The “combinator-based” bit in the description above is really the interesting part, and I’ll talk about it more in depth in future posts. It’s a technique that I’ve read about in academic literature before but hadn’t ever seen used in a practical way. I recently saw such an example while looking through the repo for Microsoft’s Kusto Query Language, and I was so excited by the approach that I immediately tried to adapt it for my own needs. Using some of these ideas, I was able to make a grammar class which both describes the grammar of the language and also creates a parser from it at the same time, improving readability and maintainability significantly.

The IPath Interface

The IPath interface is quite simple and contains only one method:

IEnumerable<object> Filter(IEnumerable<object> input);

The parser outputs an ordered list of these path objects, which we execute on the input one after another until we get the final result. Many of the path classes are lazily evaluated, which means if you call .First() or .Take(), it will only calculate the ones you need.

It’s worth mentioning here that, because the inputs are all of type object, we have to look up things like indexers and properties by reflection.

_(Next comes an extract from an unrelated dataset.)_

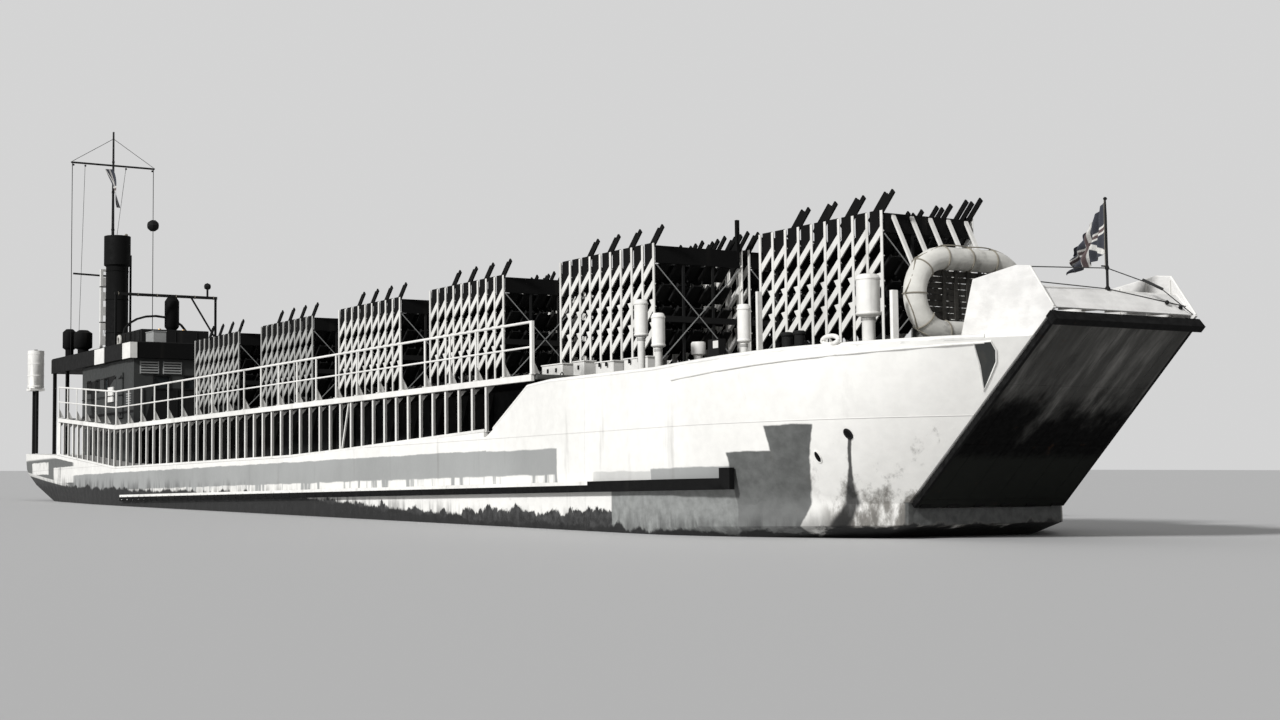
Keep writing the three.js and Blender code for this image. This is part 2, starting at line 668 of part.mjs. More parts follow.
function deckhouse() {
  const { aft, fore, half, wall, top } = HOUSE;
  const foot = along(LOWER_DECK, fore) - 100;
  const walls = ringWall([aft, fore], half, wall, [foot, top]);
  const roof = block([aft, fore], [-half, half], [top - wall, top]);
  const doorways = block([DOOR.x - DOOR.width / 2, DOOR.x + DOOR.width / 2], [-half - 10, half + 10],
    [DOOR.foot, DOOR.top]);
  const lights = [5400, 6500, 7600].map((x) => block([x - 190, x + 190], [-half - 10, half + 10],
    [6250, 6650]));
  const frontLights = [-1900, -700, 700, 1900].map((y) => block([fore - wall - 10, fore + 10],
    [y - 300, y + 300], [6150, 6600]));
  return cut(walls.add(roof), [belowLine(LOWER_DECK, 0, 14000, half + 50), doorways, ...lights,
    ...frontLights]);
}

addPiece('deckhouse', deckhouse(), 'grey');

// Side doors, hinged at their forward edge and opening outwards.
function houseDoor(side) {
  const face = HOUSE.half + 12;
  const panel = block([DOOR.x - DOOR.width / 2 - 40, DOOR.x + DOOR.width / 2 + 40],
    [face, face + DOOR.thickness], [DOOR.foot - 10, DOOR.top + 40]);
  const handle = block([DOOR.x - 300, DOOR.x - 260], [face + DOOR.thickness - 5, face + 110], [5800, 5980]);
  return mirroredTo(side, panel.add(handle));
}

for (const [side, name] of SIDES) addPiece(`house_door_${name}`, houseDoor(side), 'grey');

// Bridge deck over the house and the open quarterdeck, on posts at the stern.
function bridgeDeck() {
  const { aft, fore, half, plate } = BRIDGE_DECK;
  const under = HOUSE.top + GAP;
  const slab = block([aft, fore], [-half, half], [under, under + plate]);
  const coaming = ringWall([aft, fore], half, 60, [under + plate - 10, under + plate + 480]);
  const gangway = block([fore - 200, fore + 10], [-500, 500], [under + plate, under + 900]);
  const posts = [aft + 120, 2700].flatMap((x) => SIDES.map(([side]) => bar(
    [x, side * (half - 120), under + 10], [x, side * (half - 120), along(LOWER_DECK, x - 70) + GAP], 130)));
  return join([slab, coaming, ...posts]).subtract(gangway);
}

addPiece('bridge_deck', bridgeDeck(), 'grey');

function bridge() {
  const { aft, fore, half, wall, height } = BRIDGE;
  const foot = ROOF_TOP + GAP;
  const floor = block([aft, fore], [-half, half], [foot, foot + 60]);
  const walls = ringWall([aft, fore], half, wall, [foot, foot + height]);
  const entry = block([aft - 10, aft + wall + 10], [-400, 400], [foot + 60, foot + height + 10]);
  const arch = endPlate(archOutline(half, foot + height - 20, 870, 90), aft + 560, aft + 640);
  return join([floor, walls, arch]).subtract(entry);
}

// Bow-shaped band: an arc over a span, as thick as its band.
function archOutline(half, foot, rise, band) {
  const steps = 10;
  const arc = (grow) => Array.from({ length: steps + 1 }, (_, i) => {
    const angle = Math.PI * i / steps;
    return [Math.cos(angle) * (half + grow), foot + Math.sin(angle) * (rise + grow)];
  });
  return [...arc(0), ...arc(-band).reverse()];
}

addPiece('bridge', bridge(), 'dark');

// Awning frame over the bridge: an athwartships spar on two posts, braced at its port end, where its lamp is.
function awningFrame() {
  const x = 5900;
  const spar = 10250;
  const reach = 2100;
  const foot = ROOF_TOP + GAP;
  const lamp = reach - 350;
  return join([
    bar([x, -reach - 60, spar], [x, reach + 60, spar], 110),
    ...SIDES.map(([side]) => bar([x, side * reach, foot], [x, side * reach, spar], 80)),
    bar([x, reach - 20, 8600], [x, reach - 1050, spar - 20], 60),
    rod([x, lamp, spar], [x, lamp, spar + 420], 45),
    ball([x, lamp, spar + 470], 150, 8),
  ]);
}

addPiece('awning_frame', awningFrame(), 'dark');

function funnel() {
  const x = 3000;
  const y = -1120;
  const foot = ROOF_TOP + GAP;
  const cap = [11750, 12980];
  const outer = turned([[0, foot], [600, foot], [600, foot + 120], [460, foot + 160], [460, cap[0] - 60],
    [545, cap[0]], [545, cap[1]], [0, cap[1]]], 16, [x, y, 0]);
  return outer.subtract(rod([x, y, cap[1] - 500], [x, y, cap[1] + 10], 470, 16));
}

addPiece('funnel', funnel(), 'black');

// Mast with its yard, the topmast, and the taut signal halyards with the ball on the port one.
function mast() {
  const [x, y] = [2000, -1000];
  const foot = ROOF_TOP + GAP;
  const yard = 16150;
  const reach = 1750;
  const pole = rod([x, y, foot], [x, y, 17600], 95, 10, 40);
  const halyardFeet = SIDES.map(([side]) => [x, y + side * reach, yard]);
  return join([
    pole,
    bar([x, y - reach - 50, yard], [x, y + reach + 50, yard], 70),
    ...halyardFeet.map(([hx, hy, hz]) => rod([hx, hy, hz], [hx, hy, foot], 16, 6)),
    ball([x, y + reach, 13690], 260, 10),
    bar([x, y, 11400], [x, y - 1670, 11440], 70),
  ]);
}

addPiece('mast', mast(), 'steel');

function perforatedPost() {
  const foot = ROOF_TOP + GAP;
  const top = 11650;
  const half = 190;
  const [x, y] = [2300, -1430];
  const windows = [];
  for (let z = 8200; z < top - 300; z += 620) {
    windows.push(block([x - 100, x + 100], [y - 75, y + 75], [z, z + 260]));
  }
  return cut(block([x - 60, x + 60], [y - half, y + half], [foot, top]), windows);
}

addPiece('perforated_post', perforatedPost(), 'white');

// Drums on the bridge deck, and one on the bridge's own floor: x, y, seat over the deck, radius, height.
const ROOF_DRUMS = [
  { name: 'cowl_aft', x: 1500, y: -2650, seat: 0, radius: 290, height: 1750, paint: 'black' },
  { name: 'cowl_fore', x: 2900, y: -2500, seat: 0, radius: 380, height: 1600, paint: 'black' },
  { name: 'binnacle_drum', x: 5400, y: 410, seat: 60 + GAP, radius: 300, height: 2870, paint: 'black' },
];

for (const { name, x, y, seat, radius, height, paint } of ROOF_DRUMS) {
  const foot = ROOF_TOP + GAP + seat;
  const stem = radius * 0.6;
  addPiece(name, turned([[0, foot], [stem, foot], [stem, foot + height * 0.5], [radius, foot + height * 0.55],
    [radius, foot + height * 0.92], [radius * 0.5, foot + height], [0, foot + height]], 12, [x, y, 0]),
  paint);
}

// White drums on posts at the two quarters
function quarterDrum(side) {
  const [x, y] = [450, side * 3750];
  const seat = 6650;
  const foot = along(LOWER_DECK, x - 300) + GAP;
  return join([
    turned([[0, seat], [335, seat], [335, seat + 1600], [0, seat + 1600]], 16, [x, y, 0]),
    block([x - 300, x + 300], [y - 300, y + 300], [seat - 90, seat + 20]),
    ...[-230, 230].map((dx) => bar([x + dx, y, seat - 50], [x + dx, y, foot], 110)),
  ]);
}

for (const [side, name] of SIDES) addPiece(`quarter_drum_${name}`, quarterDrum(side), 'white');

// Stern anchor gear
const WINCH = { x: 2300, z: 4700, half: 700, drum: 330, flange: 520 };

function winchFrame() {
  const foot = along(LOWER_DECK, WINCH.x - 700) + GAP;
  const cheekPoints = [[WINCH.x - 650, foot], [WINCH.x + 650, foot], [WINCH.x + 160, WINCH.z + 180],
    [WINCH.x - 160, WINCH.z + 180]];
  const outer = WINCH.half + 130;
  const cheeks = [[-outer, -outer + 90], [outer - 90, outer]]
    .map(([y0, y1]) => sidePlate(cheekPoints, y0, y1));
  const sills = [-600, 520].map((dx) => block([WINCH.x + dx, WINCH.x + dx + 80], [-outer, outer],
    [foot, foot + 70]));
  const bearing = rod([WINCH.x, -outer - 20, WINCH.z], [WINCH.x, outer + 20, WINCH.z], 90, 12);
  return cut(join([...cheeks, ...sills]), [bearing]);
}

function winchDrum() {
  const { x, z, half, drum, flange } = WINCH;
  return join([
    rod([x, -half, z], [x, half, z], drum, 16),
    rod([x, -half, z], [x, -half + 60, z], flange, 16),
    rod([x, half - 60, z], [x, half, z], flange, 16),
    rod([x, -half - 250, z], [x, half + 250, z], 78, 12),
  ]);
}

addPiece('winch_frame', winchFrame(), 'grey');
addPiece('winch_drum', winchDrum(), 'steel');

// Stern anchor: shank, stock and arms, stowed upright against the transom's bracket.
function sternAnchor() {
  const x = -330;
  return join([
    bar([x, 0, 2550], [x, 0, 4300], 130),
    bar([x, -650, 4150], [x, 650, 4150], 90),
    bar([x, -620, 2950], [x, 10, 2560], 150, 120),
    bar([x, 620, 2950], [x, -10, 2560], 150, 120),
    bar([x, 0, 3620], [-GAP * 2, 0, 3620], 160),
  ]);
}

addPiece('stern_anchor', sternAnchor(), 'black');

// Running gear: shafts with their propellers, and the rudders on their stocks.
function propeller(side) {
  const { x, y, z, radius, hub, length, shaftEnd } = PROPELLER;
  const blades = [0, 1, 2].map((i) => {
    const blade = new THREE.BoxGeometry(60, 330, radius - 30);
    blade.translate(0, 0, (radius - 30) / 2 + 20);
    blade.rotateZ(side * 0.6).rotateX(i * Math.PI * 2 / 3);
    return solid(blade.translate(x, side * y, z));
  });
  return join([
    rod([x - length / 2, side * y, z], [x + length / 2, side * y, z], hub, 12),
    rod([x, side * y, z], [shaftEnd, side * y, z], SHAFT_RADIUS, 10),
    ...blades,
  ]);
}

function shaftBracket(side) {
  const x = PROPELLER.x + 900;
  const { y, z } = PROPELLER;
  const boss = rod([x - 160, side * y, z], [x + 160, side * y, z], 150, 12);
  const legs = [-500, 500].map((dy) => bar([x, side * y, z], [x, side * (y + dy), 1290], 70, 160));
  const bore = rod([x - 200, side * y, z], [x + 200, side * y, z], SHAFT_RADIUS + 14, 10);
  return join([boss, ...legs]).subtract(bore);
}

function rudder(side) {
  const { x, y, foot, top, chord, balance, thickness, stock, stockTop } = RUDDER;
  const blade = planPlate([[x + balance, 0], [x + balance - 140, thickness / 2],
    [x - 200, thickness / 2], [x - chord + balance, 0], [x - 200, -thickness / 2],
    [x + balance - 140, -thickness / 2]].map(([px, py]) => [px, side * y + py]), foot, top);
  return blade.add(rod([x, side * y, foot + 200], [x, side * y, stockTop], stock, 10));
}

for (const [side, name] of SIDES) {
  addPiece(`propeller_${name}`, propeller(side), 'bronze');
  addPiece(`shaft_bracket_${name}`, shaftBracket(side), 'black');
  addPiece(`rudder_${name}`, rudder(side), 'black');
}

// Half scale, with the origin under the middle of the craft's length.
craft.scale.setScalar(MODEL_SCALE);
const extent = new THREE.Box3().setFromObject(craft);
craft.position.x = -(extent.min.x + extent.max.x) / 2;
export default craft;
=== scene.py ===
# Looks of the half-scale landing craft. Pieces are drawn in the full-size craft's metres, X forward from
# the stern, Y to port and Z up from the flat bottom, and come to the model's scale and place when finished.
import math

import bmesh
import bpy
from mathutils import Matrix, Vector
from mathutils.bvhtree import BVHTree


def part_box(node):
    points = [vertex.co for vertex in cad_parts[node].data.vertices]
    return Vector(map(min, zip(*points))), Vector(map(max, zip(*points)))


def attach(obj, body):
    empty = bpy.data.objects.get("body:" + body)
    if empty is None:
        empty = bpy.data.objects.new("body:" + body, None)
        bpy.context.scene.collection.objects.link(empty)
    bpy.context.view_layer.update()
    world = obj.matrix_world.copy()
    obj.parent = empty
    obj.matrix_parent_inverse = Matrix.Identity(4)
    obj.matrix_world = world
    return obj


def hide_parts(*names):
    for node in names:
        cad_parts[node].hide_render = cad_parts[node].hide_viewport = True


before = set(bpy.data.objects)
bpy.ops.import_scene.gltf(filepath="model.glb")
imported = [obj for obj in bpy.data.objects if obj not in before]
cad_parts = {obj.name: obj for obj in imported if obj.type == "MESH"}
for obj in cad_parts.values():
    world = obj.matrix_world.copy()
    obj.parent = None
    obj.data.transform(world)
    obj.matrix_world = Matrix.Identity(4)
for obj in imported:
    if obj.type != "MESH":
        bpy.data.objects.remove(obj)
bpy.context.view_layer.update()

# Driving sizes, in full-size metres
SCALE = 0.5
STERN_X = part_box("hull")[0].x
TO_MODEL = Matrix.Translation((STERN_X, 0, 0)) @ Matrix.Diagonal((SCALE, SCALE, SCALE, 1))
TO_FULL = TO_MODEL.inverted()
UP = Vector((0, 0, 1))
FORWARD = Vector((1, 0, 0))
TO_PORT = Vector((0, 1, 0))
SIDES = (("starboard", -1), ("port", 1))

WATERLINE = 1.99
TRIM = 0.0215

WIDEST = 4.72
# Half-breadths and deck heights along the craft, as (x, value) pairs
HALF_BEAM = ((0, 4.0), (0.9, 4.16), (4, 4.36), (9, 4.55), (14, WIDEST), (60, WIDEST))
LOWER_DECK = ((0, 3.92), (6, 3.7), (14, 3.01), (30, 3.01), (33.4, 3.08), (41.9, 3.32), (60, 3.4))
UPPER_DECK = ((4.8, 5.26), (14, 4.57), (60, 4.57))
SHEER = ((42, 3.2), (42.3, 3.34), (44, 4.28), (45, 4.345), (49.3, 4.345), (53, 4.48), (56.9, 4.53))
SIDE_KNUCKLES = (9, 14, 30, 33.4)
GALLERY_AFT, GALLERY_END, GALLERY_FORE = 6.0, 41.9, 44.2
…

This brings a performance penalty over what LINQ provides, sometimes significantly so.

Caveats and Contraindications

There are some obvious deficiencies in this concept and there are reasons why I go out of my way to describe use of this as “rare”:

  • The performance of parsing the path string and executing the path with all the necessary reflection is much lower than using LINQ
  • The lack of strong typing means problems with your paths won’t be found until runtime
  • Specifying structure in a string, including verbatim property and type names, prevents you from easily doing refactoring of target object types.

So I personally would make sure all the following were true before using CSPath:

  • The object structures you’re using don’t change often or follow semantic versioning (and you can tie your path strings to major version numbers)
  • The values you’re trying to find aren’t known at compile time. They may be gotten from an external source (config file, database, api) or calculated at runtime.
  • You need so much flexibility that it isn’t feasible to provide pre-canned query methods for every possibility
  • You have a unit-test suite where you can test the paths you write to make sure they are accurate

It’s rare when all these conditions are met, but when you find yourself in this situation I hope you’ll agree that this is a handy little library to have around.

Future Developments

The 0.0.2 version currently published on nuget has a lot of features but also a lot of TODO notes and missing bits. I’m actively developing a few last features that I think are fundamental, but don’t have big long-term plans for it after that. The library is small enough and the interfaces simple enough that I think we can get to a “stable” 1.0.0 version pretty quickly.